┌─ DATA
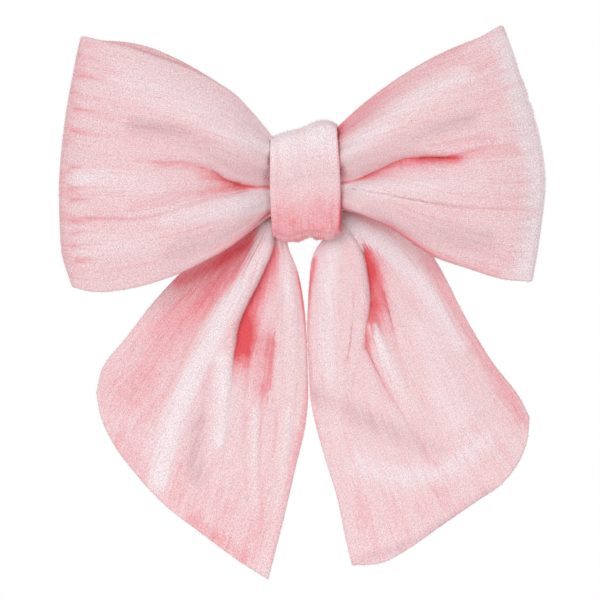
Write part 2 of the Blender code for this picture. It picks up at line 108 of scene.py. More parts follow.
# %% Smooth curves
def curve_at(points, fractions):
    """The curve through the points, read at fractions of its length."""
    p = np.array(points, float)
    knots = np.append(0, np.cumsum(np.linalg.norm(np.diff(p, axis=0), axis=1) ** 0.5))
    slope = np.gradient(p, knots, axis=0)
    fine = np.linspace(0, knots[-1], 40 * len(p))
    k = np.clip(np.searchsorted(knots, fine, side="right") - 1, 0, len(p) - 2)
    span = (knots[k + 1] - knots[k])[:, None]
    s = (fine - knots[k])[:, None] / span
    curve = (2 * s**3 - 3 * s**2 + 1) * p[k] + (3 * s**2 - 2 * s**3) * p[k + 1]
    curve += span * ((s**3 - 2 * s**2 + s) * slope[k] + (s**3 - s**2) * slope[k + 1])
    run = np.append(0, np.cumsum(np.linalg.norm(np.diff(curve, axis=0), axis=1)))
    at = np.asarray(fractions) * run[-1]
    return np.stack([np.interp(at, run, c) for c in curve.T], axis=1)


def coons(start, end, low, high, u, v):
    """A flat sheet between four edges, in x and z. u runs from start to end, v from low to high."""
    across, up = u[:, None, None], v[None, :, None]
    lows, highs = curve_at(low, u)[:, None, :], curve_at(high, u)[:, None, :]
    starts, ends = curve_at(start, v)[None], curve_at(end, v)[None]
    corners = [np.array(p, float) for p in (low[0], high[0], low[-1], high[-1])]
    flat = (1 - up) * lows + up * highs + (1 - across) * starts + across * ends
    flat -= (1 - across) * ((1 - up) * corners[0] + up * corners[1])
    flat -= across * ((1 - up) * corners[2] + up * corners[3])
    return flat


def smoothstep(x):
    x = np.clip(x, 0, 1)
    return x * x * (3 - 2 * x)


print("a quarter along a right angle:", curve_at([(0, 0), (1, 0), (1, 1)], [0.25])[0].round(2))

# %% [markdown]
# ## Creases and folds as strokes
# Cloth that is pinched in the middle falls into creases that start at the pinch and die out further on.
# They could be left to a cloth simulation alone, but then nobody chooses where they fall. Here each one
# is a stroke: a path, how deep it pushes the cloth in, and how wide it is on either side. A wide side and
# a narrow side make a fold that rolls over and drops away. A negative depth raises a ridge. The same
# stroke can also paint shade into the cloth's colour, or paint a highlight or a mauve shade on it.


# %% Strokes
def near(path, x, z):
    """Each point's distance from a path, its side (+1 is left of the path), and how far along it is."""
    marks = curve_at(path, np.linspace(0, 1, 28))
    nearest = np.full(x.shape, np.inf)
    side, along = np.zeros(x.shape), np.zeros(x.shape)
    for i in range(len(marks) - 1):
        (ax, az), (bx, bz) = marks[i], marks[i + 1]
        dx, dz = bx - ax, bz - az
        s = np.clip(((x - ax) * dx + (z - az) * dz) / (dx * dx + dz * dz + 1e-12), 0, 1)
        away = np.hypot(x - ax - s * dx, z - az - s * dz)
        closer = away < nearest
        nearest = np.where(closer, away, nearest)
        side = np.where(closer, np.sign(dx * (z - az) - dz * (x - ax)), side)
        along = np.where(closer, (i + s) / (len(marks) - 1), along)
    return nearest, side, along


def stroke(path, deep=0.0, wide=(1.0, 1.0), fade=(1.0, 0.0), tint=0.0, bright=0.0, soft=None):
    """wide is the reach on the left and right of the path, fade the strength at its start and end.

    soft is the reach of the painted shade and the painted light, where it differs from the depth's.
    """
    return dict(path=path, deep=deep, wide=wide, fade=fade, tint=tint, bright=bright, soft=soft or wide)


def falloff(away, side, reach):
    """A bell across the path, with its own reach on the left and on the right."""
    left, right = reach
    return np.exp(-((away / np.where(side > 0, left, right)) ** 2))


def draw(strokes, x, z):
    """All the strokes together at each point: depth in mm, painted shade and painted light."""
    depth, tint, bright = (np.zeros(x.shape) for _ in range(3))
    for s in strokes:
        away, side, along = near(s["path"], x, z)
        strength = s["fade"][0] + (s["fade"][1] - s["fade"][0]) * smoothstep(along)
        depth += s["deep"] * strength * falloff(away, side, s["wide"])
        shade = strength * falloff(away, side, s["soft"])
        tint += s["tint"] * shade
        bright += s["bright"] * shade
    return depth, tint, bright


across_a_stroke = draw([stroke([(0, 0), (10, 0)], 1.0, (1, 1), (1, 1))], np.full(3, 5.0), np.arange(3.0))[0]
print("a stroke's depth at 0, 1 and 2 mm from its path:", across_a_stroke.round(2))

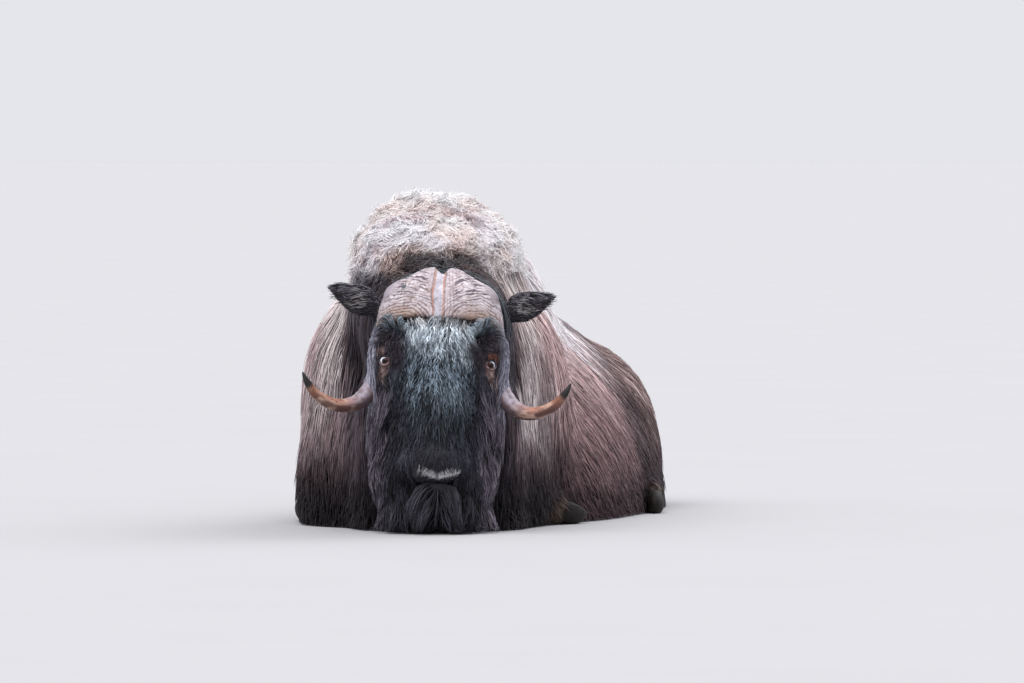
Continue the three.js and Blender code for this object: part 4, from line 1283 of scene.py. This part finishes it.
def smooth_beam():
    """The beam's path with more points, so that it bends evenly."""
    from_, out = BEAM, []
    n = len(from_)
    for i in range(n - 1):
        p0, p1, p2, p3 = from_[max(i - 1, 0)], from_[i], from_[i + 1], from_[min(i + 2, n - 1)]
        for t in (0, 0.34, 0.67):
            out.append(0.5 * ((2 * p1) + (p2 - p0) * t + (2 * p0 - 5 * p1 + 4 * p2 - p3) * t**2 + (3 * p1 - p0 - 3 * p2 + p3) * t**3))
    out.append(from_[-1])
    return np.array(out, F)


BEAM = smooth_beam()
_length = np.concatenate([[0], np.cumsum(np.linalg.norm(np.diff(BEAM[:, :3], axis=0), axis=1))])


def beam_along(h):
    """How far along the beam a point lies, 0 at the boss and 1 at the tip, and the offset from the beam's axis."""
    best = np.full(len(h), 1e9, F)
    s = np.zeros(len(h), F)
    off = np.zeros((len(h), 3), F)
    for i in range(len(BEAM) - 1):
        a, b = BEAM[i, :3], BEAM[i + 1, :3]
        d, q = b - a, h - a
        t = np.clip((q @ d) / (d @ d), 0, 1)
        o = q - t[:, None] * d
        dist = np.linalg.norm(o, axis=1)
        near = dist < best
        best = np.where(near, dist, best)
        s = np.where(near, (_length[i] + t * (_length[i + 1] - _length[i])) / _length[-1], s)
        off[near] = o[near]
    return s.astype(F), off, best


def horn_material():
    m, nodes, links, bsdf = material("horn")
    tint = attribute(nodes, "hair_tint")
    pos = attribute(nodes, "grain_vec")
    tex = node(nodes, "ShaderNodeTexNoise", in_Scale=1.0, in_Detail=6.0, in_Roughness=0.62)
    links.new(pos.outputs["Vector"], tex.inputs["Vector"])
    r = ramp_node(nodes, [(0.25, (0.74, 0.71, 0.68)), (0.5, (1.0,) * 3), (0.78, (1.16, 1.15, 1.14))])
    links.new(tex.outputs["Fac"], r.inputs["Fac"])
    mul = node(nodes, "ShaderNodeMix", data_type="RGBA", blend_type="MULTIPLY")
    mul.inputs["Factor"].default_value = 1.0
    links.new(tint.outputs["Color"], mul.inputs[6])
    links.new(r.outputs["Color"], mul.inputs[7])
    # Fine checks in the horn, finer than the ridges of the mesh.
    stretch = node(nodes, "ShaderNodeMapping")
    stretch.inputs["Scale"].default_value = (3.2, 12.0, 6.0)
    links.new(pos.outputs["Vector"], stretch.inputs["Vector"])
    check = node(nodes, "ShaderNodeTexNoise", in_Scale=1.0, in_Detail=3.0, in_Roughness=0.6)
    links.new(stretch.outputs[0], check.inputs["Vector"])
    pr = ramp_node(nodes, [(0.30, (0.52, 0.46, 0.45)), (0.42, (1.0,) * 3)])
    links.new(check.outputs["Fac"], pr.inputs["Fac"])
    rough = attribute(nodes, "ridged")
    pm = node(nodes, "ShaderNodeMix", data_type="RGBA", blend_type="MULTIPLY")
    links.new(rough.outputs["Fac"], pm.inputs["Factor"])
    links.new(mul.outputs[2], pm.inputs[6])
    links.new(pr.outputs["Color"], pm.inputs[7])
    links.new(pm.outputs[2], bsdf.inputs["Base Color"])
    rr = ramp_node(nodes, [(0.0, (0.36,) * 3), (1.0, (0.68,) * 3)])
    links.new(rough.outputs["Fac"], rr.inputs["Fac"])
    links.new(rr.outputs["Color"], bsdf.inputs["Roughness"])
    bump = node(nodes, "ShaderNodeBump", in_Strength=0.5, in_Distance=0.0014)
    add = node(nodes, "ShaderNodeMath", operation="MULTIPLY_ADD")
    links.new(tex.outputs["Fac"], add.inputs[0])
    add.inputs[1].default_value = 0.8
    links.new(pr.outputs["Color"], add.inputs[2])
    links.new(add.outputs[0], bump.inputs["Height"])
    links.new(bump.outputs[0], bsdf.inputs["Normal"])
    bsdf.inputs["Specular IOR Level"].default_value = 0.4
    return m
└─
- **WORK TO DO**:
Write out again, exactly, the lines from the start of the entries up to and including the one with "return np.stack([np.interp(at, run, c)". Nothing else belongs in the reply.

- **RESPONSE TO THE TASK**:
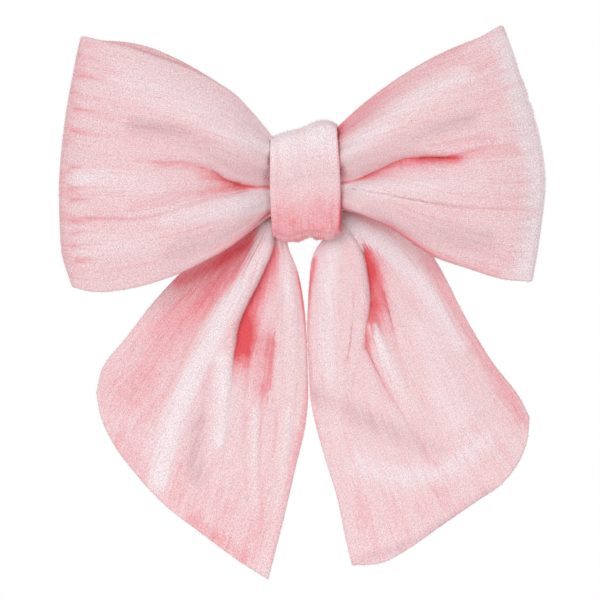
Write part 2 of the Blender code for this picture. It picks up at line 108 of scene.py. More parts follow.
# %% Smooth curves
def curve_at(points, fractions):
    """The curve through the points, read at fractions of its length."""
    p = np.array(points, float)
    knots = np.append(0, np.cumsum(np.linalg.norm(np.diff(p, axis=0), axis=1) ** 0.5))
    slope = np.gradient(p, knots, axis=0)
    fine = np.linspace(0, knots[-1], 40 * len(p))
    k = np.clip(np.searchsorted(knots, fine, side="right") - 1, 0, len(p) - 2)
    span = (knots[k + 1] - knots[k])[:, None]
    s = (fine - knots[k])[:, None] / span
    curve = (2 * s**3 - 3 * s**2 + 1) * p[k] + (3 * s**2 - 2 * s**3) * p[k + 1]
    curve += span * ((s**3 - 2 * s**2 + s) * slope[k] + (s**3 - s**2) * slope[k + 1])
    run = np.append(0, np.cumsum(np.linalg.norm(np.diff(curve, axis=0), axis=1)))
    at = np.asarray(fractions) * run[-1]
    return np.stack([np.interp(at, run, c) for c in curve.T], axis=1)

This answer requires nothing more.